Daniel Pittman daniel at rimspace.net
Sat Jun 20 06:30:26 GMT 2009


Paul Matthews <plm at netspace.net.au> writes:

>>>> Heck, recently a group of very, very technical people I was around had a
>>>> discussion about a password system that required a password change every
>>>> week, no reuse for 128 passwords[1], minimum length above 20 characters,
>>>> characters from all the standard classes[2], no dictionary words, and no
>>>> more than three characters in sequence from any one class.
>>>>
>>>> Which was *still* vulnerable to a fairly trivial "rotate the number"
>>>> guessable sequence of passwords, and which still left plenty of other
>>>> risks.
>>>
>>> I'd have to hunt a bit to re-dig it up. But some researchers in the UK
>>> did a study on password lengths/time to change them and so on. Was a few
>>> years ago now. ~ 2000-2005 time frame.
>
> The password restrictions above are simply ludicrous.

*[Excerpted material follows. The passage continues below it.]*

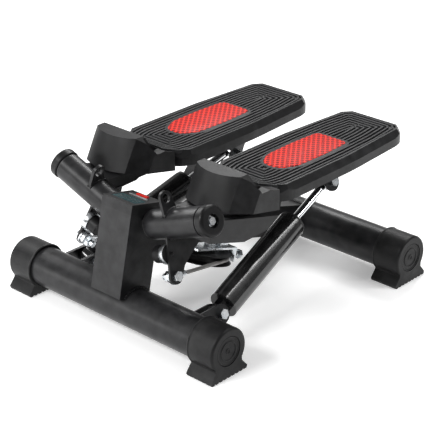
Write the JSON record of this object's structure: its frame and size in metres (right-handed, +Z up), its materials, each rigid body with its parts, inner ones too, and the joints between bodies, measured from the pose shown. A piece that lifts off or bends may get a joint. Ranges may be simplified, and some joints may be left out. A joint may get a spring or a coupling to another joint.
{
  "type": "mini stepper",
  "caption": "Twist stepper: two foot pedals on inclined axles, linked by a cable round a pulley and slowed by hydraulic dampers.",
  "frame": {"origin": "centre of the bounding box's bottom, on the floor", "axes": "+X across the machine to the right of someone who faces its front, +Y to the back where the heels are, +Z up"},
  "size_m": [0.38, 0.4162, 0.204],
  "materials": {
    "black_steel": "satin black powder coat",
    "black_rubber": "matt moulded rubber",
    "red_rubber": "soft red rubber with fine dimples",
    "black_plastic": "fine-grained moulded plastic",
    "grey_nylon": "plain nylon",
    "pulley_nylon": "plain nylon",
    "zinc": "bright zinc plate",
    "chrome": "hard chrome",
    "damper_black": "semi-gloss black",
    "damper_gland": "plain",
    "cable_sheath": "smooth grey sheath",
    "display": "smooth window",
    "silver_print": "thin silver strip",
    "red_button": "smooth",
    "circuit_board": "plain",
    "battery_steel": "plain",
    "sensor_plastic": "plain"
  },
  "bodies": {
    "root": {"front_tube": "black_steel", "rear_tube": "black_steel", "main_beam": "black_steel", "front_post": "black_steel", "front_right_foot": "black_rubber", "front_left_foot": "black_rubber", "rear_right_foot": "black_rubber", "rear_left_foot": "black_rubber", "right_axle_shaft": "zinc", "left_axle_shaft": "zinc", "axle_end_caps": "black_plastic", "axle_bolts": "zinc", "damper_lower_brackets": "black_steel", "damper_lower_bolts": "zinc", "pulley_bracket": "zinc", "pulley_bolt": "zinc", "tension_bolt": "zinc", "steel_cable": "cable_sheath", "monitor_housing": "black_plastic", "monitor_lens": "display", "monitor_trim": "silver_print", "monitor_board": "circuit_board", "monitor_battery": "battery_steel", "step_sensor": "sensor_plastic"},
    "right_pedal": {"right_sleeve": "black_steel", "right_bushes": "grey_nylon", "right_arm": "black_steel", "right_lever": "black_steel", "right_band_hook": "black_steel", "right_stop_bumper": "black_rubber", "right_anchor_bolt": "zinc", "right_cable_end": "zinc", "right_tray": "black_plastic", "right_tread": "black_rubber", "right_pad": "red_rubber", "right_tray_screws": "zinc", "right_damper_top_bolt": "zinc", "sensor_magnet": "zinc"},
    "left_pedal": {"left_sleeve": "black_steel", "left_bushes": "grey_nylon", "left_arm": "black_steel", "left_lever": "black_steel", "left_band_hook": "black_steel", "left_stop_bumper": "black_rubber", "left_anchor_bolt": "zinc", "left_cable_end": "zinc", "left_tray": "black_plastic", "left_tread": "black_rubber", "left_pad": "red_rubber", "left_tray_screws": "zinc", "left_damper_top_bolt": "zinc"},
    "right_damper_barrel": {"right_damper_barrel": "damper_black", "right_damper_gland": "damper_gland"},
    "left_damper_barrel": {"left_damper_barrel": "damper_black", "left_damper_gland": "damper_gland"},
    "right_damper_rod": {"right_damper_rod": "chrome"},
    "left_damper_rod": {"left_damper_rod": "chrome"},
    "pulley": {"cable_pulley": "pulley_nylon"},
    "monitor_button": {"monitor_button": "red_button"}
  },
  "joints": [
    {"name": "right_pedal_hinge", "type": "hinge", "parent": "root", "child": "right_pedal", "pos_m": [0, -0.14993, 0.1244], "axis": [0.9397, 0, 0.342], "range_deg": [-10, 10], "deforming": ["steel_cable"]},
    {"name": "left_pedal_hinge", "type": "hinge", "parent": "root", "child": "left_pedal", "pos_m": [0, -0.14993, 0.1244], "axis": [0.9397, 0, -0.342], "range_deg": [-10, 10]},
    {"name": "right_barrel_hinge", "type": "hinge", "parent": "root", "child": "right_damper_barrel", "pos_m": [0.11172, -0.13132, 0.03821], "axis": [0.9397, 0, 0.342], "range_deg": [-9.2, 9.2]},
    {"name": "left_barrel_hinge", "type": "hinge", "parent": "root", "child": "left_damper_barrel", "pos_m": [-0.11172, -0.13132, 0.03821], "axis": [0.9397, 0, -0.342], "range_deg": [-9.2, 9.2]},
    {"name": "right_rod_slide", "type": "slide", "parent": "right_damper_barrel", "child": "right_damper_rod", "axis": [-0.1179, 0.9387, 0.3239], "range_m": [-0.021, 0.021]},
    {"name": "left_rod_slide", "type": "slide", "parent": "left_damper_barrel", "child": "left_damper_rod", "axis": [0.1179, 0.9387, 0.3239], "range_m": [-0.021, 0.021]},
    {"name": "pulley_spin", "type": "hinge", "parent": "root", "child": "pulley", "pos_m": [0, -0.04292, 0.04737], "axis": [0, 0.3173, 0.9483], "range_deg": [-16, 16]},
    {"name": "button_press", "type": "slide", "parent": "root", "child": "monitor_button", "axis": [0, -0.2334, -0.9724], "range_m": [0, 0.0012], "stiffness_N_per_m": 400, "springref_m": -0.001}
  ],
  "couplings": [
    {"joint": "left_pedal_hinge", "follows": "right_pedal_hinge", "ratio": -1},
    {"joint": "right_barrel_hinge", "follows": "right_pedal_hinge", "ratio": 0.907},
    {"joint": "left_barrel_hinge", "follows": "right_pedal_hinge", "ratio": -0.907},
    {"joint": "right_rod_slide", "follows": "right_pedal_hinge", "m_per_rad": 0.118},
    {"joint": "left_rod_slide", "follows": "right_pedal_hinge", "m_per_rad": -0.118},
    {"joint": "pulley_spin", "follows": "right_pedal_hinge", "ratio": 1.59}
  ]
}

Yes, they are indeed.  My point was, in fact, that despite the ludicrous
lengths the ... people responsible[1] for this went to, they still missed a
bunch of common "use the same password again and again" paths.

Regards,
        Daniel

Footnotes: 
[1]  I should perhaps clarify that the folks I know were the victims ^W end
     users in this case, not the architects of these schemes.  Those same
     architects also specified that all computers in the office must connect
     through a Cisco VoIP phone, so now the server room has a pile of Cisco
     phones sitting next to the patch panel.  (No, stop laughing, this is
     real. ;)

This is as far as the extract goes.